# WHAT THE TASK REQUIRES
Pull every "bending" line out of the data below.

# DATA SUPPLIED

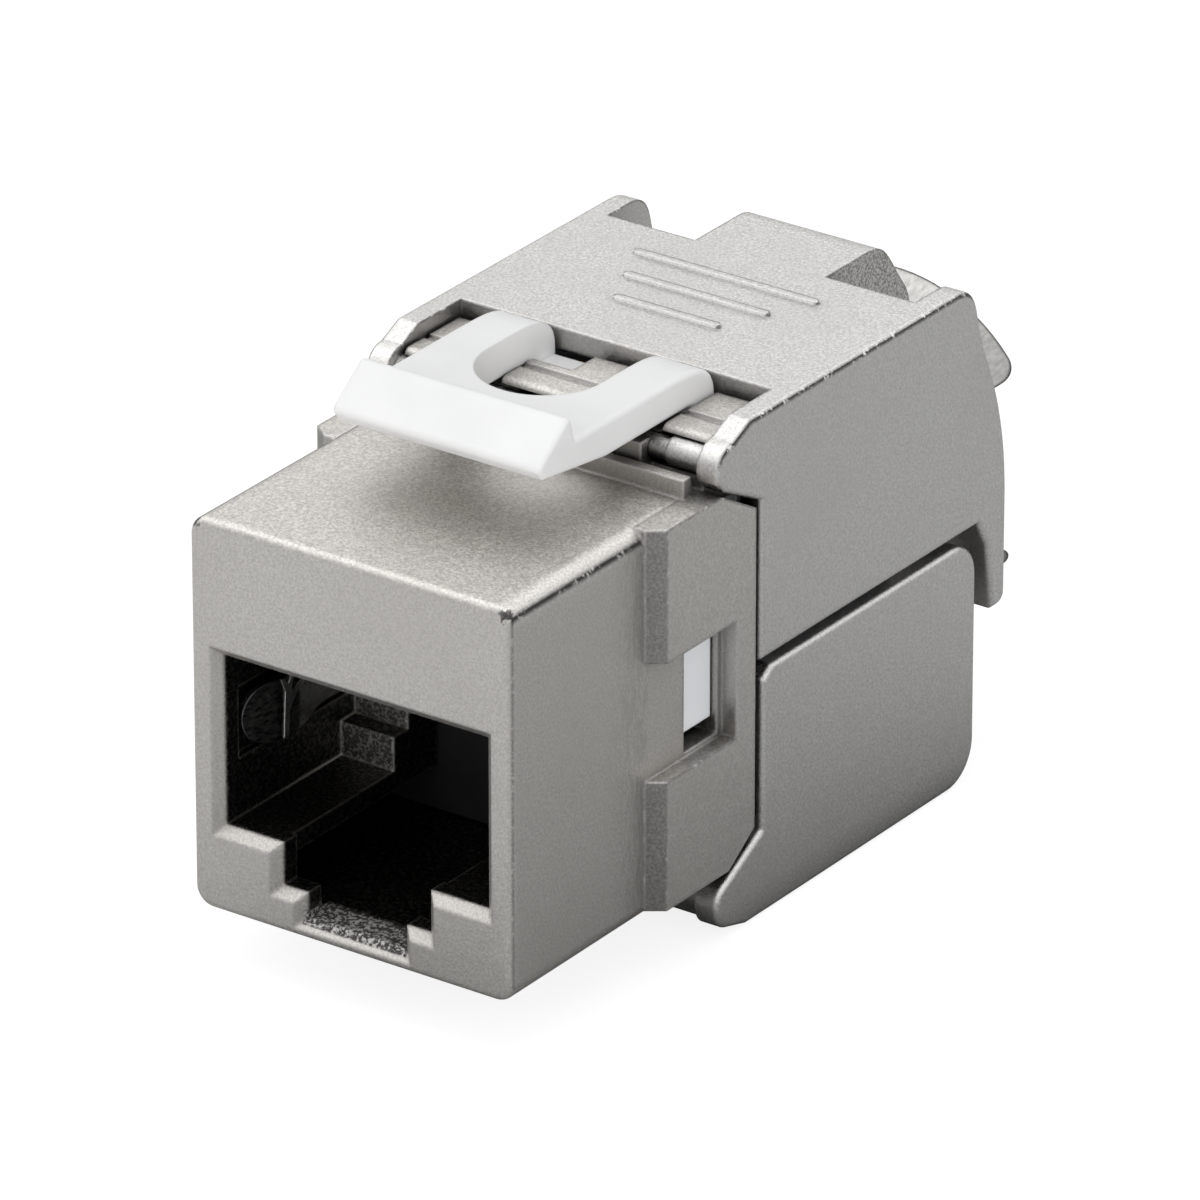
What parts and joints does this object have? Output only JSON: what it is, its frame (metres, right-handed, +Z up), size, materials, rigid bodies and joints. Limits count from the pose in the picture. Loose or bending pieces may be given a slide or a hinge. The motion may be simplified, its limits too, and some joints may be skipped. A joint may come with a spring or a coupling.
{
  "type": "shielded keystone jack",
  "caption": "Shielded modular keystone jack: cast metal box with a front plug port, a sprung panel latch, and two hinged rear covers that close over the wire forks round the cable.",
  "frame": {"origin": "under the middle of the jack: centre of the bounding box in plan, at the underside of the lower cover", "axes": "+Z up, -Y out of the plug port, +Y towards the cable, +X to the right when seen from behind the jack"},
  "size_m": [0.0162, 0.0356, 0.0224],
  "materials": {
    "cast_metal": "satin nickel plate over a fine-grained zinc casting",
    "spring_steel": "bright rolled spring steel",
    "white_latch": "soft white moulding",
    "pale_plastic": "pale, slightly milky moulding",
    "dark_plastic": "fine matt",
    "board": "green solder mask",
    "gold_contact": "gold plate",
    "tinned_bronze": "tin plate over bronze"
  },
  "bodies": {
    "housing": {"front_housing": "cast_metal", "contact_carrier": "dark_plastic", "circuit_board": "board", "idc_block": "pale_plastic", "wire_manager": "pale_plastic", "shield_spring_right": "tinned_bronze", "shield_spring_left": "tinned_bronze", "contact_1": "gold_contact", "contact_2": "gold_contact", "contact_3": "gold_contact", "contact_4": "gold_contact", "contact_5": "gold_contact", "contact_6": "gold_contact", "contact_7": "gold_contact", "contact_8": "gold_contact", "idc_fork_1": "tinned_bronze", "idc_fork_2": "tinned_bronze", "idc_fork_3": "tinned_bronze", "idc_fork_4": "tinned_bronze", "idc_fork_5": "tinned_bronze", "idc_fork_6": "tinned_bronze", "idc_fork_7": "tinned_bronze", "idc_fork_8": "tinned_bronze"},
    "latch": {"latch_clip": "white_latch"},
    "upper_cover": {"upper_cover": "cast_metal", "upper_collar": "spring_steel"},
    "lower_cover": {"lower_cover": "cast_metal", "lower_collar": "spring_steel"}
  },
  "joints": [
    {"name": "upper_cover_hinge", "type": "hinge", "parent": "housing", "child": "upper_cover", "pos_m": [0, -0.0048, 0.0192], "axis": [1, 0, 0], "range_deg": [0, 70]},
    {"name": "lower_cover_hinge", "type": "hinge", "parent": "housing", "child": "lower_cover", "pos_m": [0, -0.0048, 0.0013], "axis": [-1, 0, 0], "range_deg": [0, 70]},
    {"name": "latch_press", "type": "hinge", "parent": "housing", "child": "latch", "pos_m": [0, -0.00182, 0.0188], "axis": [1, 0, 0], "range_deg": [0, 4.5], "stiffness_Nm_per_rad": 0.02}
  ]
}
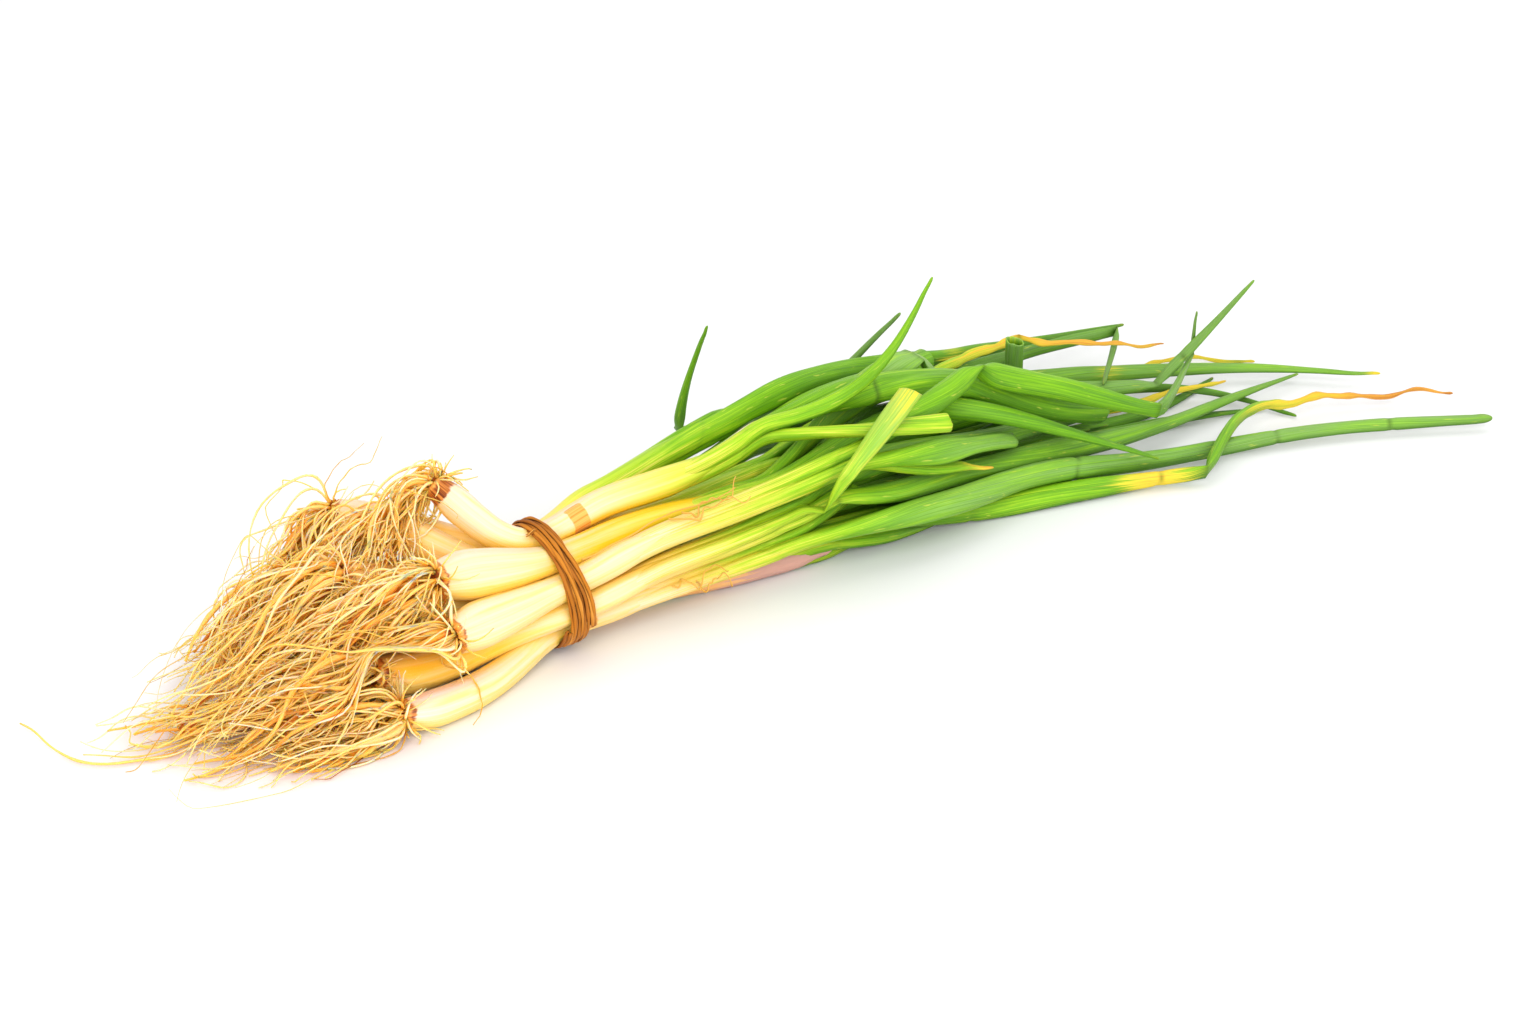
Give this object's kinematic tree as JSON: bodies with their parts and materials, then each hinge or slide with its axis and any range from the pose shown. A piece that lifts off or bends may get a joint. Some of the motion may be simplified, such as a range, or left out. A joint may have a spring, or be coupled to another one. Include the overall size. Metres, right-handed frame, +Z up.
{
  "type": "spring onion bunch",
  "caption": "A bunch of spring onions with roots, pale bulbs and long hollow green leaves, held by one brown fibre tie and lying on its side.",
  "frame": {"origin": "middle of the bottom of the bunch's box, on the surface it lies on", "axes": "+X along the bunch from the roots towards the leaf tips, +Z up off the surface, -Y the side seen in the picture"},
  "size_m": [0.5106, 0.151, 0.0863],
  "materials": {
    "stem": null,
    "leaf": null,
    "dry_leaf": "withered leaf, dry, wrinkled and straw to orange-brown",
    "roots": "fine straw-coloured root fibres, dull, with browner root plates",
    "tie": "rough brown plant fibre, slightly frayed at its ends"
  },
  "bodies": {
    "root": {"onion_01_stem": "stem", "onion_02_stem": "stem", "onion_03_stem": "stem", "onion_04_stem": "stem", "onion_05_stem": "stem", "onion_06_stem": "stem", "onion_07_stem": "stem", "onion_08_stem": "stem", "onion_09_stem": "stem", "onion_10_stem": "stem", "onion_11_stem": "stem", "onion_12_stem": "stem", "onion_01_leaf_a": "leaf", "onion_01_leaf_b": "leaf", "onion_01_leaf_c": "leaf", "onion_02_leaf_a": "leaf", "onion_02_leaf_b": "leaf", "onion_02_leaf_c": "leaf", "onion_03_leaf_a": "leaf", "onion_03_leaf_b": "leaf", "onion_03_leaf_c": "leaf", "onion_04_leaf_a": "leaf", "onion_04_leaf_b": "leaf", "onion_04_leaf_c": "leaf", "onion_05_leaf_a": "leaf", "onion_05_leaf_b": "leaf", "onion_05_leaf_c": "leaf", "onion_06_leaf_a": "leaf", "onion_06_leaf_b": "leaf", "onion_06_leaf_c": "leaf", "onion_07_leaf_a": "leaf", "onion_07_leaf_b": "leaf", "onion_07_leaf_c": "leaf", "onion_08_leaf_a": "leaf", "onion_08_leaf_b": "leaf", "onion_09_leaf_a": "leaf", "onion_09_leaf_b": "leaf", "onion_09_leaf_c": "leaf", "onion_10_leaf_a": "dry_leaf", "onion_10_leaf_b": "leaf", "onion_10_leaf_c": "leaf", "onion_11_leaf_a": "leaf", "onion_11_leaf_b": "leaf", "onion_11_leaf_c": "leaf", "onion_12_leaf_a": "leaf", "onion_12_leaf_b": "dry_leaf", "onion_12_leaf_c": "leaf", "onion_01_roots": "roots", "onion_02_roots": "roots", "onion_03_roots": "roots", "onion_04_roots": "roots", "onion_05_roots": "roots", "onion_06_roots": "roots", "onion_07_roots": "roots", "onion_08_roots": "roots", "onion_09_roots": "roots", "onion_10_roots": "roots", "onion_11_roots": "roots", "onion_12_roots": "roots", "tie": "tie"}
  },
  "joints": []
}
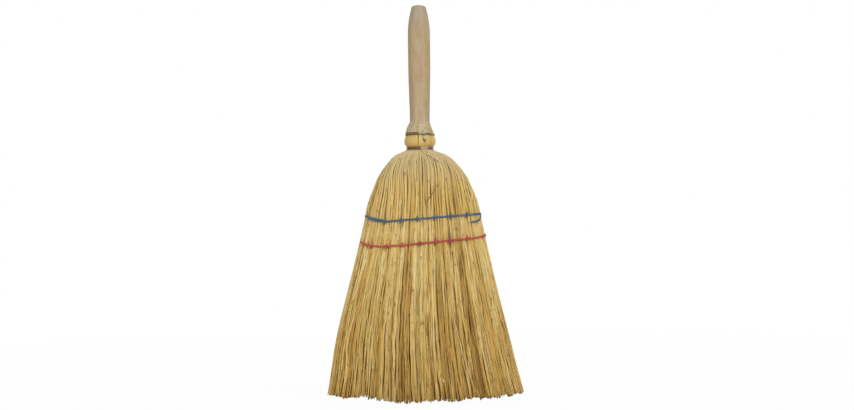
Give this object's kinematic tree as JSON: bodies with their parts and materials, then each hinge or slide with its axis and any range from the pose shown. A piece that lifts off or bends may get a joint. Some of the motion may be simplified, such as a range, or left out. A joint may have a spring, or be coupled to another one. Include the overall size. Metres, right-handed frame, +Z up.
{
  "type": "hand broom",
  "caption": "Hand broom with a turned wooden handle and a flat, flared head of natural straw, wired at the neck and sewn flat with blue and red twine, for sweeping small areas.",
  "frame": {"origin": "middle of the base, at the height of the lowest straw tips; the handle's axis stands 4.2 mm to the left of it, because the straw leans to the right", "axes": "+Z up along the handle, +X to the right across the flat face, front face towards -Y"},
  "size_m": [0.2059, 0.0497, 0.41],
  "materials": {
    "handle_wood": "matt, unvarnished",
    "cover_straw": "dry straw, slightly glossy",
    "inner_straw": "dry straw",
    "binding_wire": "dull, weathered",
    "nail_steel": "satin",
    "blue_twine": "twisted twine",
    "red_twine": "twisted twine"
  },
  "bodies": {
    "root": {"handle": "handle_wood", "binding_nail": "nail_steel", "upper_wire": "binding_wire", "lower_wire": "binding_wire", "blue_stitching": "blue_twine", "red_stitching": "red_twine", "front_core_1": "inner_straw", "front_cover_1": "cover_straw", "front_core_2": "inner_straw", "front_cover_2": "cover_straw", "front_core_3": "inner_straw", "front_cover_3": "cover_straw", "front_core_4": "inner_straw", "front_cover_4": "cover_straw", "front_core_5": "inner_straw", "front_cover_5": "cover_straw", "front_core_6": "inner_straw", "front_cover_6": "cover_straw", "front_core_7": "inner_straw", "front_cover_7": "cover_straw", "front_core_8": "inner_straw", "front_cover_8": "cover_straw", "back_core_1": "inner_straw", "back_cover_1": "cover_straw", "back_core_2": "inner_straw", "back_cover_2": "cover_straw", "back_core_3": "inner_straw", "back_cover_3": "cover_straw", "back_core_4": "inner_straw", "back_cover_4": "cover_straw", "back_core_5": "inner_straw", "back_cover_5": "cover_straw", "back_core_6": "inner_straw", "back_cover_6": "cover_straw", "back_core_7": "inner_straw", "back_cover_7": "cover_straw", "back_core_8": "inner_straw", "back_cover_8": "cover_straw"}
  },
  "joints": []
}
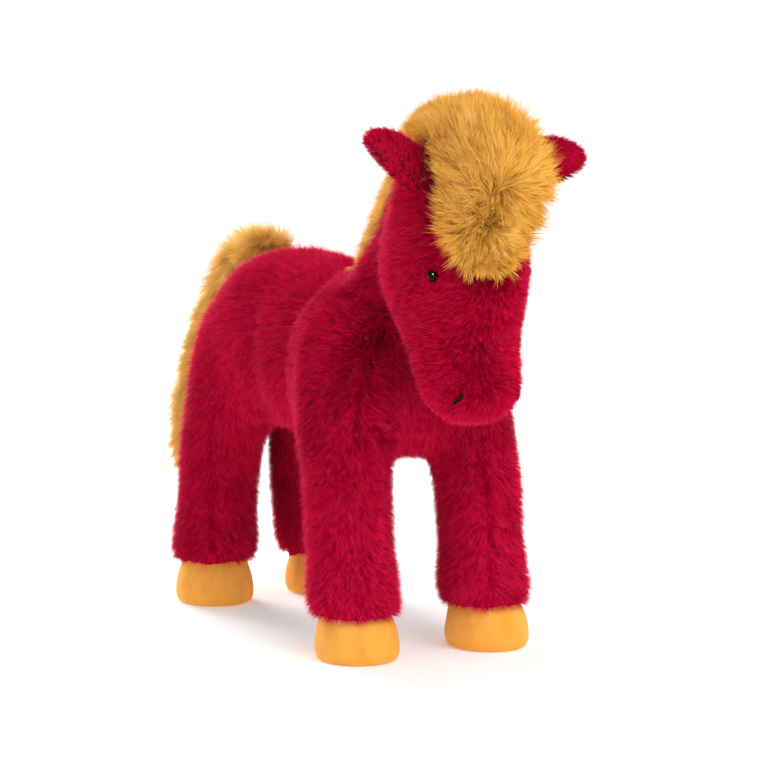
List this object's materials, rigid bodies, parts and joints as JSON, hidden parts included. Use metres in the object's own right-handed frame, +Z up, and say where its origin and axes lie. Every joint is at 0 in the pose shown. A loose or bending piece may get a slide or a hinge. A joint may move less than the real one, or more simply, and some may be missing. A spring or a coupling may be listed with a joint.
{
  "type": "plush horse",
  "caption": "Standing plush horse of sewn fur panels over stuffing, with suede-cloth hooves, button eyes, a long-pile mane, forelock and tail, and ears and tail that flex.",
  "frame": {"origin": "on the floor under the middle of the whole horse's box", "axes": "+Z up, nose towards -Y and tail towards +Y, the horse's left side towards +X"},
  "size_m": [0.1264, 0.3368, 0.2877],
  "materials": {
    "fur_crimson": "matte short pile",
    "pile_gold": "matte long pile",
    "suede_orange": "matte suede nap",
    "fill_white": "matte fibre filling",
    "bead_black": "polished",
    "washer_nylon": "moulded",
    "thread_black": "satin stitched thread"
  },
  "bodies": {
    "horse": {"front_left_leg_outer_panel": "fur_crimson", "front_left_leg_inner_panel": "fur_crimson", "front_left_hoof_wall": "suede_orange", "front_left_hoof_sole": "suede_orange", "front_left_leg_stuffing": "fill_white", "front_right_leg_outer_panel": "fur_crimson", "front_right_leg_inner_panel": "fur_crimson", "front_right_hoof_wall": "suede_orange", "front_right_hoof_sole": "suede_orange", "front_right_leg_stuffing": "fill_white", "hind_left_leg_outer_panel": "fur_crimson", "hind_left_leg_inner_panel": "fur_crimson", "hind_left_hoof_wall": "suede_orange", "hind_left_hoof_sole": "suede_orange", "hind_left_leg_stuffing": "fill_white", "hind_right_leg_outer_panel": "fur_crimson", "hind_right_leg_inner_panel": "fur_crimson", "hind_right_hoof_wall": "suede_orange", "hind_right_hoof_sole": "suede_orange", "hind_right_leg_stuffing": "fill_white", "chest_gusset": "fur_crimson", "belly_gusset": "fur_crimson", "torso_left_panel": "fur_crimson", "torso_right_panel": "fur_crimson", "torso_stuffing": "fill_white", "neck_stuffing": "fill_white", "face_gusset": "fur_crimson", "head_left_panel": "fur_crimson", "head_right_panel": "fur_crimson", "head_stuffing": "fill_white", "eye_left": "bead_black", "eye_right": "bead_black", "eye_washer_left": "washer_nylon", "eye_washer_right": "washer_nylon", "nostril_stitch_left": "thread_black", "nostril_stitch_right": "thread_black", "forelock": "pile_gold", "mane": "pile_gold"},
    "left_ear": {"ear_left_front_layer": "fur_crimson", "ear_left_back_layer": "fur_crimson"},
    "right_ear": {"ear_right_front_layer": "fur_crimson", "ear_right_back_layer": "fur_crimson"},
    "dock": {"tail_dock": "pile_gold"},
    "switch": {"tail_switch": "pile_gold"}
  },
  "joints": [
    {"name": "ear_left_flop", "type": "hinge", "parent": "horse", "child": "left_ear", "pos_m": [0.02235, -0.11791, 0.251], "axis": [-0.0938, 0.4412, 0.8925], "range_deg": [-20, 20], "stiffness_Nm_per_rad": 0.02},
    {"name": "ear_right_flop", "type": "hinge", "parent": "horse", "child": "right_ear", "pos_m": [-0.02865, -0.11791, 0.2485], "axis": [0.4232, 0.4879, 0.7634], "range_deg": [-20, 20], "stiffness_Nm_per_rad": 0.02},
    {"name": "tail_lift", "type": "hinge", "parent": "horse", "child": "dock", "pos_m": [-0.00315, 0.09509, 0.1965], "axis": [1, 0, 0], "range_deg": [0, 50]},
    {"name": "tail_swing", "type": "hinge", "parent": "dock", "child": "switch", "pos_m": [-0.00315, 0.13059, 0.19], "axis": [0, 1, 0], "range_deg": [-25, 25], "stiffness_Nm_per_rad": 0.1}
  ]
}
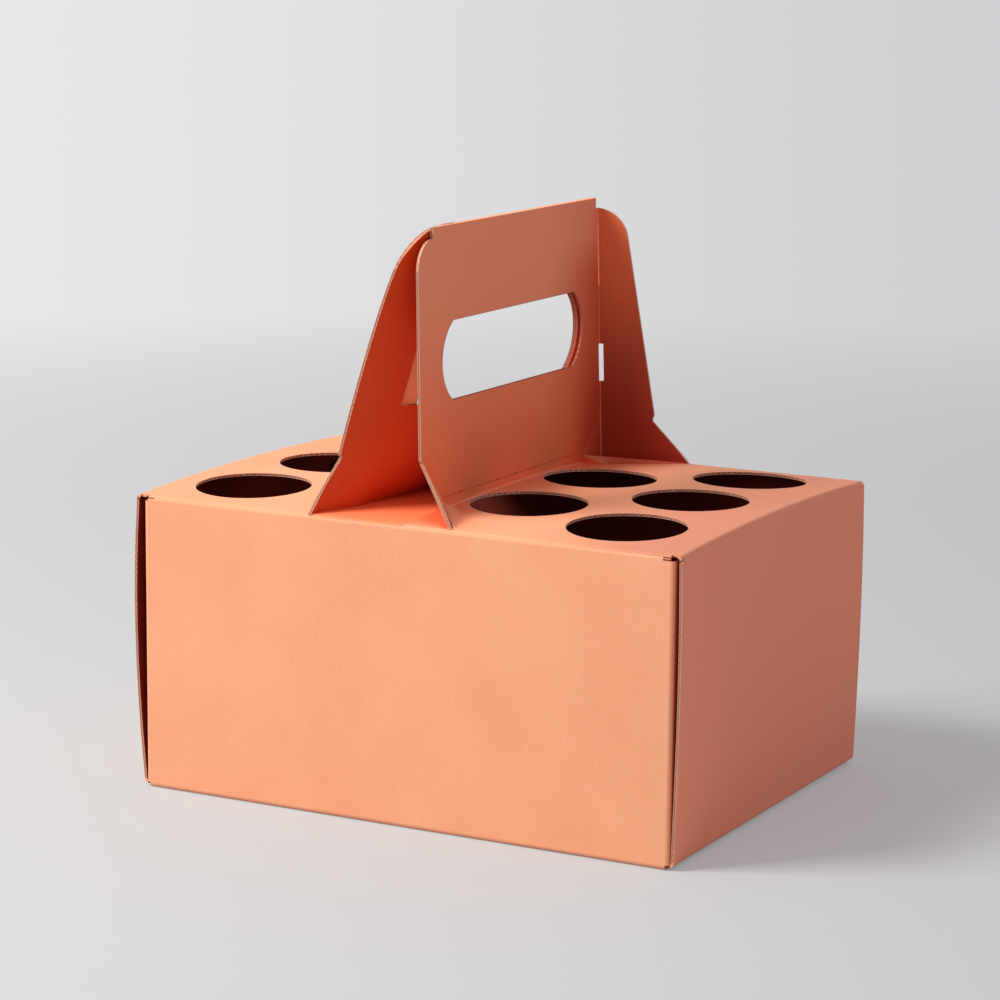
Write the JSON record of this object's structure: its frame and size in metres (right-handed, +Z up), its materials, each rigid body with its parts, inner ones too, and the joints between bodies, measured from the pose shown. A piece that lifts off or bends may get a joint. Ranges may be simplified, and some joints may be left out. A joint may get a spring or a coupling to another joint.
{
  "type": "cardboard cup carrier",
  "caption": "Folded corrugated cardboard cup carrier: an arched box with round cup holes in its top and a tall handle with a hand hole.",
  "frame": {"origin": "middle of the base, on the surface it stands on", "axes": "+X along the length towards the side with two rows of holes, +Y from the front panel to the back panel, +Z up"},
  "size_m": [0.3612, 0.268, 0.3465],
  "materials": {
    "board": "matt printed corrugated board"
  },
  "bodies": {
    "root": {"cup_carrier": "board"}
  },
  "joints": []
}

# THE ANSWER
What parts and joints does this object have? Output only JSON: what it is, its frame (metres, right-handed, +Z up), size, materials, rigid bodies and joints. Limits count from the pose in the picture. Loose or bending pieces may be given a slide or a hinge. The motion may be simplified, its limits too, and some joints may be skipped. A joint may come with a spring or a coupling.
List this object's materials, rigid bodies, parts and joints as JSON, hidden parts included. Use metres in the object's own right-handed frame, +Z up, and say where its origin and axes lie. Every joint is at 0 in the pose shown. A loose or bending piece may get a slide or a hinge. A joint may move less than the real one, or more simply, and some may be missing. A spring or a coupling may be listed with a joint.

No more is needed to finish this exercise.